Exercise task: Write out each entry, exactly the way it appears.

Rows from a dataset:
|---|

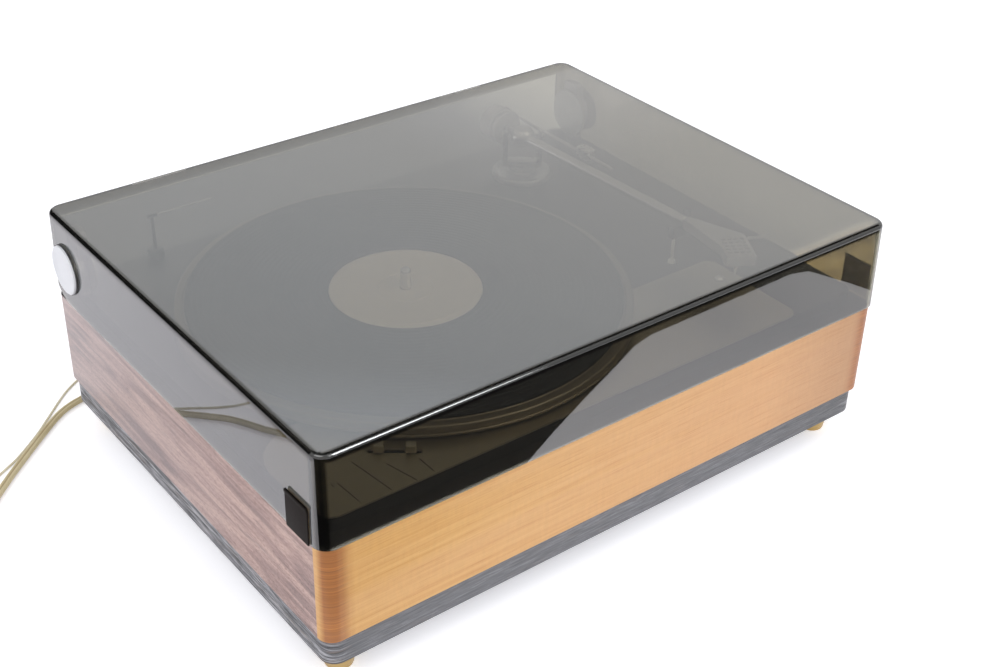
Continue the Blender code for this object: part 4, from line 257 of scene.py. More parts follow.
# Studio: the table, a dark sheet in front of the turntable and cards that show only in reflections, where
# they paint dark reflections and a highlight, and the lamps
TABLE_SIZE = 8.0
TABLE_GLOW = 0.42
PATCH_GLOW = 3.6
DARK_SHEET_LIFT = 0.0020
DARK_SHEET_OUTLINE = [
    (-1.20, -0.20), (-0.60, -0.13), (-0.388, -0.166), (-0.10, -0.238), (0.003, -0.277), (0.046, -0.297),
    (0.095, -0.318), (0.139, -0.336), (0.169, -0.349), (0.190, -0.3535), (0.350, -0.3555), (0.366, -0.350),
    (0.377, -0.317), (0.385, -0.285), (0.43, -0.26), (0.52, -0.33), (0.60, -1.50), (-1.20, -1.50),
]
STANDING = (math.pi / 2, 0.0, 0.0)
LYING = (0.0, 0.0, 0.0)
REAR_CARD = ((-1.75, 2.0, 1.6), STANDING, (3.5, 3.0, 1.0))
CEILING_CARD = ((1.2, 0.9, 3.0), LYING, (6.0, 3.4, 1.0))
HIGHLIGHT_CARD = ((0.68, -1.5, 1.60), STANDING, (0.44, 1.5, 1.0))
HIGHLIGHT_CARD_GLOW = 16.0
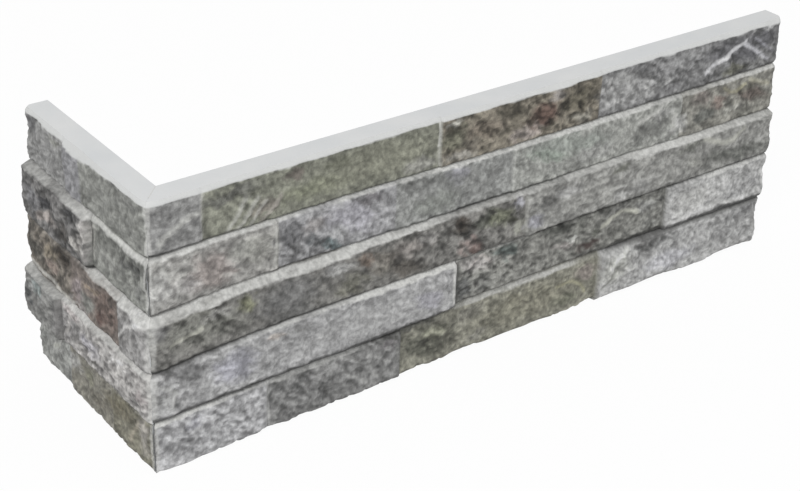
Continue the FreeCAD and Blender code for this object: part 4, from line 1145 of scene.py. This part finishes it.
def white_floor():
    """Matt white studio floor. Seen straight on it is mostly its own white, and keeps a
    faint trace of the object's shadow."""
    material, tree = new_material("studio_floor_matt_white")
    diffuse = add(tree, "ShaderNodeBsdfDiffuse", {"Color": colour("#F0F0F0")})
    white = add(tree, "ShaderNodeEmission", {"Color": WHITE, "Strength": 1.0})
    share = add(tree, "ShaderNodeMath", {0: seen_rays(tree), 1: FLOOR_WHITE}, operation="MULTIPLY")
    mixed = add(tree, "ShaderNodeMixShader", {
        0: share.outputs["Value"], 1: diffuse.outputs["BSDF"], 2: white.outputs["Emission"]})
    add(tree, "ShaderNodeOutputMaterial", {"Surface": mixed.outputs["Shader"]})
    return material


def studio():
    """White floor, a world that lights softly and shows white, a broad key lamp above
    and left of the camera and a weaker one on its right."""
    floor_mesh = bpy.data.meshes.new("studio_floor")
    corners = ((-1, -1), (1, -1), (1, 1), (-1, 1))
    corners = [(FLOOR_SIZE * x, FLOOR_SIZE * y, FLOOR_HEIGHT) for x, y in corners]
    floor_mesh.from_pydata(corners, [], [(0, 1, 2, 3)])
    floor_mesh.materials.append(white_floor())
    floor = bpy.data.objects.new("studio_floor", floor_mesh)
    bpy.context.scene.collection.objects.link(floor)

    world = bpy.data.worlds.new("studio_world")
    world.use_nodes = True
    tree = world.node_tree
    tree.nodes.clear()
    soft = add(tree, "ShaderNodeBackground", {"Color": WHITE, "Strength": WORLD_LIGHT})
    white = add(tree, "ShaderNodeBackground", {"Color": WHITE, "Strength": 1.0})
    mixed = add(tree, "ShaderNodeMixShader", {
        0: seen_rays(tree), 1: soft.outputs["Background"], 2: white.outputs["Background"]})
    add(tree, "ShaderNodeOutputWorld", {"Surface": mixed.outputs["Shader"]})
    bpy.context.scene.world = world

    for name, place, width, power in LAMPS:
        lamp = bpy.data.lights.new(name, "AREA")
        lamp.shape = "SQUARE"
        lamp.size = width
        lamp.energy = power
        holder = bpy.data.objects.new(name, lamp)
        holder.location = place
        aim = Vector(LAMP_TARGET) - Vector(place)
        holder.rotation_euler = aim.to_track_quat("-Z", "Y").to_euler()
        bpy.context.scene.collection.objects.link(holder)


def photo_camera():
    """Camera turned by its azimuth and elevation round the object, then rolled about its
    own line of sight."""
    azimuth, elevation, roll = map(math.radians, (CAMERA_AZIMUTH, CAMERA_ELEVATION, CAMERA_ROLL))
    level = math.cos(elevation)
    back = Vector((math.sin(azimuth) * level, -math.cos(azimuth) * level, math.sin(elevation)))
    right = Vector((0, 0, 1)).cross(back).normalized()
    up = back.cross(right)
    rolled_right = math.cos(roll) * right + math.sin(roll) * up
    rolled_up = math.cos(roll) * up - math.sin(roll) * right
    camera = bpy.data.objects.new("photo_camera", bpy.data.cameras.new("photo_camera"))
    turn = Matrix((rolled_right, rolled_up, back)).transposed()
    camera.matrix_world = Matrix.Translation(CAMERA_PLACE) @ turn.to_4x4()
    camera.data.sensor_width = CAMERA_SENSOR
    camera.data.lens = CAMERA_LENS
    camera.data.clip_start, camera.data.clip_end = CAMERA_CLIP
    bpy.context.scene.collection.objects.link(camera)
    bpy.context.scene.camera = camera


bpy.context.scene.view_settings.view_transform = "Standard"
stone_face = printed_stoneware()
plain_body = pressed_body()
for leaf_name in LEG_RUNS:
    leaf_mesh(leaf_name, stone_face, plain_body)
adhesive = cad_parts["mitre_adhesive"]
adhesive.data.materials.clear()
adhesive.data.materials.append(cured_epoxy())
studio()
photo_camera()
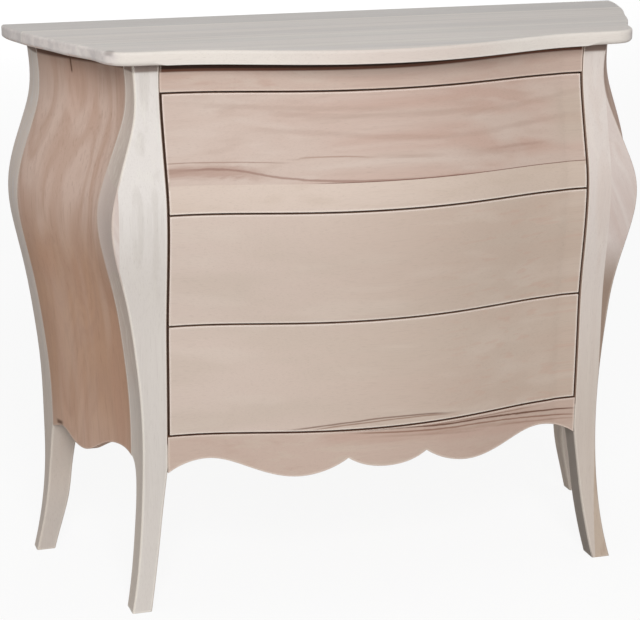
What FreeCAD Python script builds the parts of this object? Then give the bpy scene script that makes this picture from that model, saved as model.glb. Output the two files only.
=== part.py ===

|---|

Result:
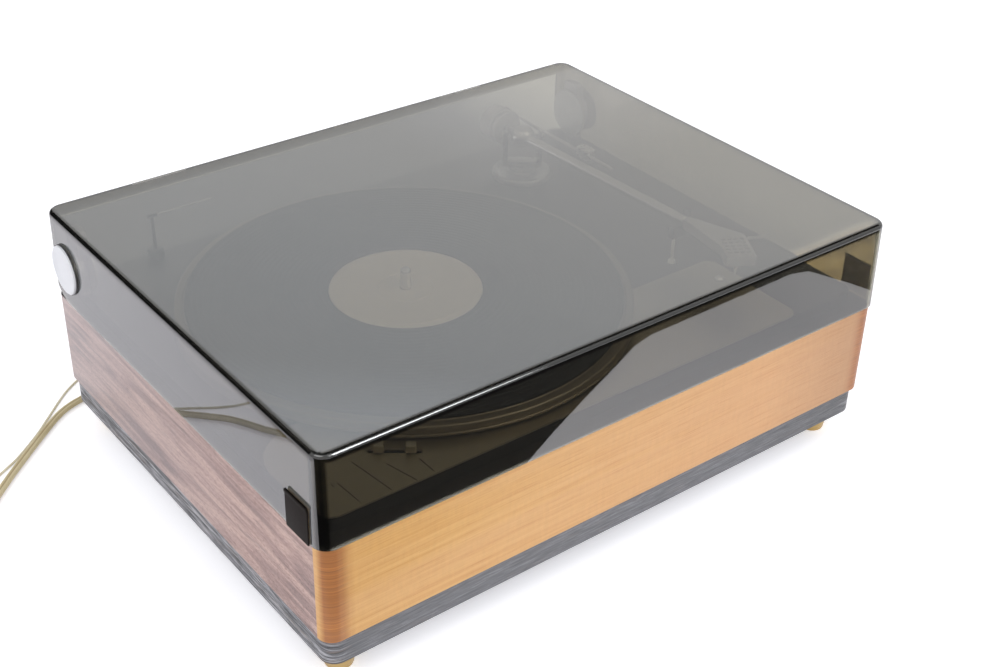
Continue the Blender code for this object: part 4, from line 257 of scene.py. More parts follow.
# Studio: the table, a dark sheet in front of the turntable and cards that show only in reflections, where
# they paint dark reflections and a highlight, and the lamps
TABLE_SIZE = 8.0
TABLE_GLOW = 0.42
PATCH_GLOW = 3.6
DARK_SHEET_LIFT = 0.0020
DARK_SHEET_OUTLINE = [
    (-1.20, -0.20), (-0.60, -0.13), (-0.388, -0.166), (-0.10, -0.238), (0.003, -0.277), (0.046, -0.297),
    (0.095, -0.318), (0.139, -0.336), (0.169, -0.349), (0.190, -0.3535), (0.350, -0.3555), (0.366, -0.350),
    (0.377, -0.317), (0.385, -0.285), (0.43, -0.26), (0.52, -0.33), (0.60, -1.50), (-1.20, -1.50),
]
STANDING = (math.pi / 2, 0.0, 0.0)
LYING = (0.0, 0.0, 0.0)
REAR_CARD = ((-1.75, 2.0, 1.6), STANDING, (3.5, 3.0, 1.0))
CEILING_CARD = ((1.2, 0.9, 3.0), LYING, (6.0, 3.4, 1.0))
HIGHLIGHT_CARD = ((0.68, -1.5, 1.60), STANDING, (0.44, 1.5, 1.0))
HIGHLIGHT_CARD_GLOW = 16.0
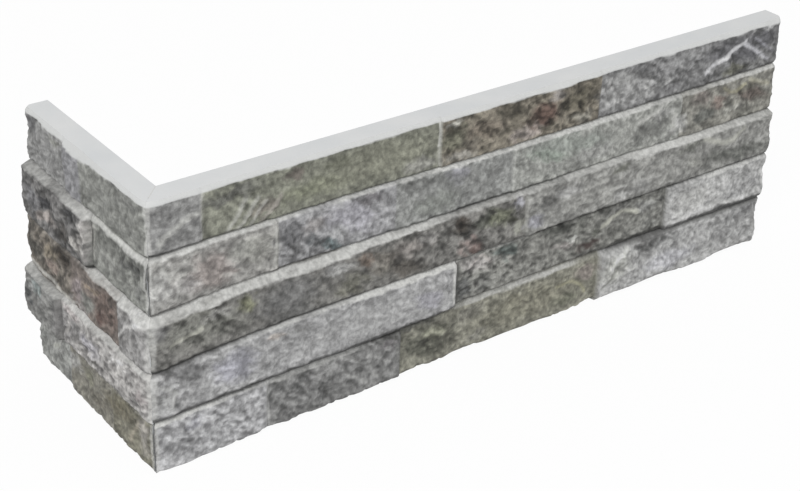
Continue the FreeCAD and Blender code for this object: part 4, from line 1145 of scene.py. This part finishes it.
def white_floor():
    """Matt white studio floor. Seen straight on it is mostly its own white, and keeps a
    faint trace of the object's shadow."""
    material, tree = new_material("studio_floor_matt_white")
    diffuse = add(tree, "ShaderNodeBsdfDiffuse", {"Color": colour("#F0F0F0")})
    white = add(tree, "ShaderNodeEmission", {"Color": WHITE, "Strength": 1.0})
    share = add(tree, "ShaderNodeMath", {0: seen_rays(tree), 1: FLOOR_WHITE}, operation="MULTIPLY")
    mixed = add(tree, "ShaderNodeMixShader", {
        0: share.outputs["Value"], 1: diffuse.outputs["BSDF"], 2: white.outputs["Emission"]})
    add(tree, "ShaderNodeOutputMaterial", {"Surface": mixed.outputs["Shader"]})
    return material


def studio():
    """White floor, a world that lights softly and shows white, a broad key lamp above
    and left of the camera and a weaker one on its right."""
    floor_mesh = bpy.data.meshes.new("studio_floor")
    corners = ((-1, -1), (1, -1), (1, 1), (-1, 1))
    corners = [(FLOOR_SIZE * x, FLOOR_SIZE * y, FLOOR_HEIGHT) for x, y in corners]
    floor_mesh.from_pydata(corners, [], [(0, 1, 2, 3)])
    floor_mesh.materials.append(white_floor())
    floor = bpy.data.objects.new("studio_floor", floor_mesh)
    bpy.context.scene.collection.objects.link(floor)

    world = bpy.data.worlds.new("studio_world")
    world.use_nodes = True
    tree = world.node_tree
    tree.nodes.clear()
    soft = add(tree, "ShaderNodeBackground", {"Color": WHITE, "Strength": WORLD_LIGHT})
    white = add(tree, "ShaderNodeBackground", {"Color": WHITE, "Strength": 1.0})
    mixed = add(tree, "ShaderNodeMixShader", {
        0: seen_rays(tree), 1: soft.outputs["Background"], 2: white.outputs["Background"]})
    add(tree, "ShaderNodeOutputWorld", {"Surface": mixed.outputs["Shader"]})
    bpy.context.scene.world = world

    for name, place, width, power in LAMPS:
        lamp = bpy.data.lights.new(name, "AREA")
        lamp.shape = "SQUARE"
        lamp.size = width
        lamp.energy = power
        holder = bpy.data.objects.new(name, lamp)
        holder.location = place
        aim = Vector(LAMP_TARGET) - Vector(place)
        holder.rotation_euler = aim.to_track_quat("-Z", "Y").to_euler()
        bpy.context.scene.collection.objects.link(holder)


def photo_camera():
    """Camera turned by its azimuth and elevation round the object, then rolled about its
    own line of sight."""
    azimuth, elevation, roll = map(math.radians, (CAMERA_AZIMUTH, CAMERA_ELEVATION, CAMERA_ROLL))
    level = math.cos(elevation)
    back = Vector((math.sin(azimuth) * level, -math.cos(azimuth) * level, math.sin(elevation)))
    right = Vector((0, 0, 1)).cross(back).normalized()
    up = back.cross(right)
    rolled_right = math.cos(roll) * right + math.sin(roll) * up
    rolled_up = math.cos(roll) * up - math.sin(roll) * right
    camera = bpy.data.objects.new("photo_camera", bpy.data.cameras.new("photo_camera"))
    turn = Matrix((rolled_right, rolled_up, back)).transposed()
    camera.matrix_world = Matrix.Translation(CAMERA_PLACE) @ turn.to_4x4()
    camera.data.sensor_width = CAMERA_SENSOR
    camera.data.lens = CAMERA_LENS
    camera.data.clip_start, camera.data.clip_end = CAMERA_CLIP
    bpy.context.scene.collection.objects.link(camera)
    bpy.context.scene.camera = camera


bpy.context.scene.view_settings.view_transform = "Standard"
stone_face = printed_stoneware()
plain_body = pressed_body()
for leaf_name in LEG_RUNS:
    leaf_mesh(leaf_name, stone_face, plain_body)
adhesive = cad_parts["mitre_adhesive"]
adhesive.data.materials.clear()
adhesive.data.materials.append(cured_epoxy())
studio()
photo_camera()
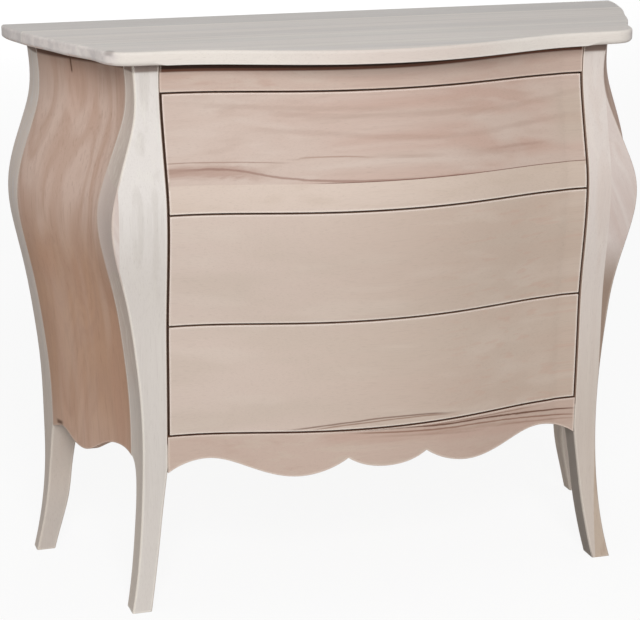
What FreeCAD Python script builds the parts of this object? Then give the bpy scene script that makes this picture from that model, saved as model.glb. Output the two files only.
=== part.py ===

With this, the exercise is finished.